Experts en tous genres ont investi la scène publique, élite barbante puisant sa légitimité de réseaux de circonstance, leaders d’opinion dont le seul apport ou presque se résume à quelques statuts Facebook ont suppléé, dans les esprits, les vrais esprits pensants. Cette nouvelle élite a rebuté nombre de personnes tant les idées émises ont été, très souvent, en décalage par rapport à nos priorités et à notre contexte. Ces diversions pensées ont été tellement peu argumentées et hors sujet qu’elles ont vidé la notion d’élite de son sens et de son rôle.

L’Histoire ne retiendra pas les noms de ces usurpateurs, mais, en attendant, ceux qui sont la vraie élite pensante de ce pays s’éteignent dans l’indifférence générale. L’engouement pour la culture et même le regret de ses figures emblématiques sont ainsi à la merci de cette élite de façade. Si certains noms s’étaient mobilisés sur la toile pour rendre hommage à Gannoun, des milliers de suiveurs l’auraient fait à leur tour. Mais ces leaders d’opinion étaient attirés vers un autre spectacle dimanche dernier.

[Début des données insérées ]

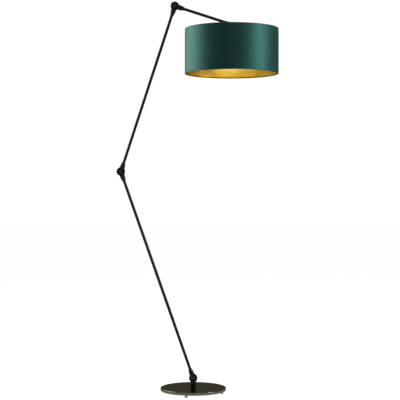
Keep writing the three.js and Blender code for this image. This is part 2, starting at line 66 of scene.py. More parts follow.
def rounded(corners, reach, steps=5):
    """A profile with soft corners: each corner becomes the quadratic curve that leaves its side at
    the given reach before the corner and joins the next side at the same reach after it."""
    corners = np.asarray(corners, float)
    loop = np.allclose(corners[0], corners[-1])
    ring = corners[:-1] if loop else corners
    back, forth = np.roll(ring, 1, axis=0) - ring, np.roll(ring, -1, axis=0) - ring
    long_back = np.linalg.norm(back, axis=1, keepdims=True)
    long_forth = np.linalg.norm(forth, axis=1, keepdims=True)
    reach = np.minimum(reach, 0.45 * np.minimum(long_back, long_forth))
    first, last = ring + back / long_back * reach, ring + forth / long_forth * reach
    t = np.linspace(0, 1, steps)[None, :, None]
    curves = (1 - t) ** 2 * first[:, None] + 2 * t * (1 - t) * ring[:, None] + t**2 * last[:, None]
    if loop:
        points = curves.reshape(-1, 2)
        return np.concatenate([points, points[:1]])
    return np.concatenate([corners[:1], curves[1:-1].reshape(-1, 2), corners[-1:]])


def divided(profile, longest):
    """The same profile with points added, so that no step along it is longer than the longest."""
    steps = np.linalg.norm(np.diff(profile, axis=0), axis=1)
    parts = np.maximum(1, np.ceil(steps / longest)).astype(int)
    stations = np.concatenate([i + np.arange(n) / n for i, n in enumerate(parts)] + [[len(parts)]])
    return np.stack([np.interp(stations, np.arange(len(profile)), profile[:, k]) for k in (0, 1)], axis=1)


def unit(vector):
    """The same direction with a length of one."""
    return np.asarray(vector, float) / np.linalg.norm(vector)


def sides_of(along):
    """Two directions square to the given one and to each other. The second is Y where it can be."""
    along = unit(along)
    first = np.cross((0, 1, 0), along) if abs(along[1]) < 0.9 else np.array((1.0, 0, 0))
    return unit(first), unit(np.cross(along, first))


def turned(profile, centre, along=UP, columns=96, ripple=None, angles=None):
    """A profile of [radius, height] points in mm turned about an axis: each point goes round a
    circle of its radius, at its height along the axis. The ripple, a function of angle, height and
    radius, is added to the radius. Less than a full turn gets its two ends closed."""
    profile = np.asarray(profile, float)
    full = angles is None
    angle = (np.linspace(0, 2 * np.pi, columns + 1) if full else np.asarray(angles))[None, :]
    radius, height = profile[:, :1] + 0 * angle, profile[:, 1:] + 0 * angle
    if ripple is not None:
        radius = np.where(radius > 0, radius + ripple(angle, height, radius), 0)
    first, second = sides_of(along)
    out = np.cos(angle)[..., None] * first + np.sin(angle)[..., None] * second
    grid = np.asarray(centre) + MM * (radius[..., None] * out + height[..., None] * unit(along))
    if not np.allclose(grid[:, 0], grid[:, -1]):
        ends = [np.broadcast_to(grid[:, k].mean(axis=0), grid[:, k].shape)[:, None] for k in (0, -1)]
        grid = np.concatenate([ends[0], grid, ends[1]], axis=1)
    return grid


CREASE = 38  # degrees, past which an edge stays crisp


def made(name, *grids, crease=CREASE):
    """One object from closed grids of points, in the lamp's frame. Each cell of a grid is a four-sided
    face, wound so that the volume inside is positive. The map holds the distance along the columns
    and down the rows, in metres. Doubled points at seams and poles are merged."""
    points, faces, places, start = [], [], [], 0
    for grid in grids:
        rows, columns = grid.shape[:2]
        number = np.arange(rows * columns).reshape(rows, columns)
        corner = np.stack([number[:-1, :-1], number[:-1, 1:], number[1:, 1:], number[1:, :-1]], axis=-1)
        corner = corner.reshape(-1, 4)
        flat = grid.reshape(-1, 3)
        a, b, c, d = (flat[corner[:, k]] - flat[0] for k in range(4))
        volume = (a * (np.cross(b, c) + np.cross(c, d))).sum()
        if volume < 0:
            corner = corner[:, ::-1]
        down = np.linalg.norm(np.diff(grid, axis=0), axis=2).mean(axis=1).cumsum()
        across = np.linalg.norm(np.diff(grid, axis=1), axis=2).max(axis=0).cumsum()
        u, v = np.meshgrid(np.append(0, across), np.append(0, down))
        points.append(flat)
        faces.append(corner + start)
        places.append(np.stack([u, v], axis=-1).reshape(-1, 2))
        start += rows * columns
    faces, places = np.concatenate(faces), np.concatenate(places)
    mesh = bpy.data.meshes.new(name)
    mesh.from_pydata(np.concatenate(points).tolist(), [], faces.tolist())
    surface_map = mesh.uv_layers.new(name="Surface")
    surface_map.data.foreach_set("uv", places[faces.ravel()].astype(np.float32).ravel())
    thing = bpy.data.objects.new(name, mesh)
    bpy.context.scene.collection.objects.link(thing)
    tidy(thing, crease)
    return thing


def tidy(thing, crease):
    """Merges doubled points, shades the faces smooth and keeps edges sharper than the crease crisp."""
    shape = bmesh.new()
    shape.from_mesh(thing.data)
    bmesh.ops.remove_doubles(shape, verts=shape.verts, dist=1e-6)
    bmesh.ops.dissolve_degenerate(shape, edges=shape.edges, dist=1e-7)
    shape.to_mesh(thing.data)
    shape.free()
    thing.data.polygons.foreach_set("use_smooth", np.ones(len(thing.data.polygons), bool))
    thing.data.set_sharp_from_angle(angle=math.radians(crease))


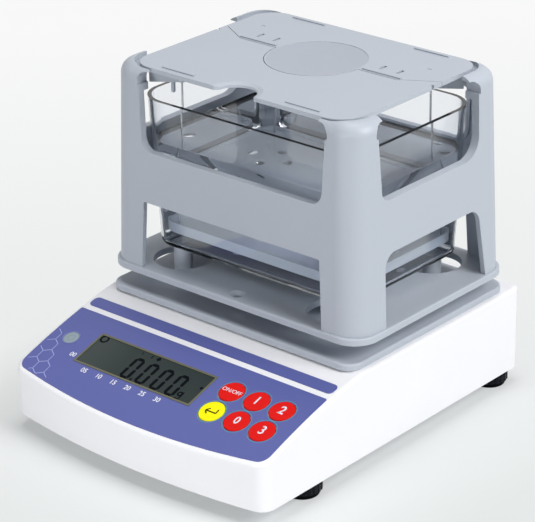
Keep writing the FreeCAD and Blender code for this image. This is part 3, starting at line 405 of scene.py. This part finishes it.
# %% [markdown]
# ## The shape of the sloping panel
#
# All the print lies on the panel, which isn't flat: it bows over a radius of 461 mm round an axis
# that runs across the meter. The numbers are those of the solid housing: a flat top that ends, a
# tight bend of 11 degrees, and then the wide bow. From them follows the height of the panel at any
# distance from the user.

# %% The panel's surface
FLAT_END = -24.0 * MM               # Y at which the flat top ends
TOP_Z = 61.5 * MM                   # height of that top
BEND_R = 37.0 * MM                  # radius of the tight bend
FIRST_SLOPE = math.radians(11.0)    # slope at the end of the bend
PANEL_R = 461.0 * MM                # radius of the wide bow
AXIS_Y = FLAT_END - BEND_R * math.sin(FIRST_SLOPE) + PANEL_R * math.sin(FIRST_SLOPE)
AXIS_Z = TOP_Z - BEND_R * (1 - math.cos(FIRST_SLOPE)) - PANEL_R * math.cos(FIRST_SLOPE)
LCD_Y = -81.0 * MM                  # Y at which the flat display touches the bow


def panel_angle(y):
    """Slope of the panel at y, in radians."""
    return math.asin((AXIS_Y - y) / PANEL_R)


print("slope at the display:", round(math.degrees(panel_angle(LCD_Y)), 1), "degrees")

# %% [markdown]
# ## Both ends of a Geometry Nodes tree
#
# Two trees follow: one lays print on the panel and one cuts a thread. Both start from named
# inputs, and both end by making copies real and giving the mesh its finish, so `geometry_tree` and
# `close_tree` make these ends.

# %% Both ends of a tree
def geometry_tree(name, inputs):
    """A tree with a mesh in, a mesh out and named inputs. Returns it and what it is given."""
    tree = bpy.data.node_groups.new(name, "GeometryNodeTree")
    face = tree.interface
    face.new_socket("Geometry", in_out="OUTPUT", socket_type="NodeSocketGeometry")
    face.new_socket("Geometry", in_out="INPUT", socket_type="NodeSocketGeometry")
    for title, kind in inputs.items():
        face.new_socket(title, in_out="INPUT", socket_type="NodeSocket" + kind)
    print(name, "takes", ", ".join(inputs))
    return tree, add(tree, "NodeGroupInput").outputs


def close_tree(tree, shape, finish):
    """The end of a tree: a real mesh with one finish."""
    real = add(tree, "GeometryNodeRealizeInstances", Geometry=shape)
    coated = add(tree, "GeometryNodeSetMaterial", Geometry=real, Material=finish)
    add(tree, "NodeGroupOutput", Geometry=coated)
    return tree


# %% [markdown]
# ## Running a mesh through a tree
#
# A mesh, a text, a lamp or a camera shows only through an object that the scene holds, and
# `in_scene` makes that object. `final_mesh` reads back what an object looks like after its
# modifiers. `run_tree` uses both: it hangs the tree on an object for a moment and keeps the result
# as a plain mesh, so that nothing is left to work out later. An input is set by its socket's
# identifier, because names may repeat.

# %% Objects and final meshes
def in_scene(name, data):
    """A new object for some data, held by the scene."""
    thing = bpy.data.objects.new(name, data)
    bpy.context.scene.collection.objects.link(thing)
    return thing


def final_mesh(thing):
    """An object's mesh after its modifiers, as plain data."""
    graph = bpy.context.evaluated_depsgraph_get()
    return bpy.data.meshes.new_from_object(thing.evaluated_get(graph), depsgraph=graph)


def run_tree(name, mesh, tree, values):
    """Puts a mesh through a tree and returns the result as a plain object."""
    source = in_scene(name + ".source", mesh)
    modifier = source.modifiers.new("tree", "NODES")
    modifier.node_group = tree
    sockets = {s.name: s.identifier for s in tree.interface.items_tree if s.in_out == "INPUT"}
    for key, value in values.items():
        modifier[sockets[key]] = value
    made = final_mesh(source)
    source.modifiers.remove(modifier)
    bpy.data.objects.remove(source)
    made.name = name
    return in_scene(name, made)


# %% [markdown]
# ## Laying print on the panel
#
# Print is easy to draw flat and hard to draw on a bowed surface. So each print is drawn flat,
# at its own X and Y, and one tree thickens it and lays it on the panel: the height comes from
# the circle's equation, z = axis + sqrt(R^2 - (y - axis)^2). A Shrinkwrap modifier could do it
# too, but it needs a fine mesh to fall on. A window or a key is flat, though, so the tree can also
# follow the tangent at a given Y. A switch between the two is the input named Bowed.

# %% The tree that lays print on the panel
MERGE = 0.002 * MM


def panel_arc(tree, y):
    """How far y lies behind the panel's axis, and how high the panel is over that axis there."""
    reach = add(tree, "ShaderNodeMath", "SUBTRACT", i0=y, i1=AXIS_Y)
    square = add(tree, "ShaderNodeMath", "MULTIPLY", i0=reach, i1=reach)
    left = add(tree, "ShaderNodeMath", "SUBTRACT", i0=PANEL_R ** 2, i1=square)
    return reach, add(tree, "ShaderNodeMath", "SQRT", i0=left)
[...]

Celui qui a fait des spectacles et qui a formé des générations pour, n’a donc rien à attendre du peuple et de ses chouchous, de la classe politique et de ses pantins. Aux personnes de sa trempe, c’est la Nation qui est redevable et c’est uniquement à elle de les honorer, dans la vie et quand la mort les fauche. La Nation a ses institutions qui devraient être indépendantes de la chose politique passant de main en main et de poche en poche. La Nation a de vrais représentants se concrétisant dans un état d’esprit qui considère la Tunisie, ses courants d’idées, ses figures emblématiques dans la continuité de ce qui a été construit et dans l’anticipation de ce qui doit l’être. Cette construction d’ordre culturel devrait être indépendante de la volonté politique et des caprices de ses acteurs du moment et de leurs cabotins.

La Nation est une construction idéologique qui, comme un kaléidoscope, de plusieurs couleurs est formée. La culture, de ces couleurs, en est une et, de notre kaléidoscope, cette couleur tend à s’effacer. Parce que l’Histoire d’une Nation n’est pas que politique, mais est aussi du domaine du social et de celui des idées, elle ne retiendra certainement pas tous ces noms qui monopolisent l’attention générale et dont l’apport est soluble dans l’air. Mais l’Histoire retiendra que, le 29 mars 2015, Ezzeddine Gannoun est mort. Dommage que ceux pour qui il avait consacré sa vie, n’aient pas été là pour honorer sa mort. De l’histoire, ceux-là n’avaient retenu que l’anecdote…

« Quand l’homme de guerre a fini sa besogne de héros, il rentre dans sa maison et pend son épée au clou. Il n’en va pas de même pour les penseurs. Les idées ne s’accrochent pas au clou comme les épées. Quand le philosophe, quand le poète, se repose, ses idées continuent de combattre. Elles s’en vont en liberté, comme des folles sublimes, tout briser dans les mauvaises âmes et remuer le monde », avait écrit Victor Hugo. Mille excuses à nos penseurs morts ou qui se meurent, dans ou par l’indifférence générale.